8. Many studies on social-perceptual biases are flawed in that they set up rational judgment as a strawman hypothesis. The question of environmental determinism versus human agency is an instructive case for comparison. Successful studies demonstrate significant effects of experimentally manipulated environmental stimuli. Such studies extend the reaches of deterministic external causes of human behavior evermore, chipping away at what we already know is not demonstrable. With the success of this research paradigm (see Bargh & Chartrand 1999 for an excellent example), the range of the unexplained is condemned to perpetual shrinkage. Because that range confounds the uninteresting (random variation) with the metaphysical ("Free Will"), it remains scientifically intractable. In contrast, I hope that the contributions to the thread on social bias have shown that rational thought can be demonstrated with appropriate methods. Rational thought need not be what is left over when all irrationalities have been revealed.
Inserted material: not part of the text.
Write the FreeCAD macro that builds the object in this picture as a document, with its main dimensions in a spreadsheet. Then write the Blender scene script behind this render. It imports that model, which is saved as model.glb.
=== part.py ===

 Arkes and Ayton (1999), for example, attributed the failure to ignore sunk costs in decision making to the overgeneralization of the reasonable injunction against wastefulness. Similarly, Baron and Hershey (1988) emphasized that outcome bias may arise, in part, from people's knowledge that good decisions typically yield good results. The founders of the heuristics and biases paradigm themselves acknowledged that heuristic inferences are often correct (Tversky & Kahneman 1973). Frequency estimates by availability, for example, are correct inasmuch as actual observed frequencies are associated with stronger memory traces (and they are).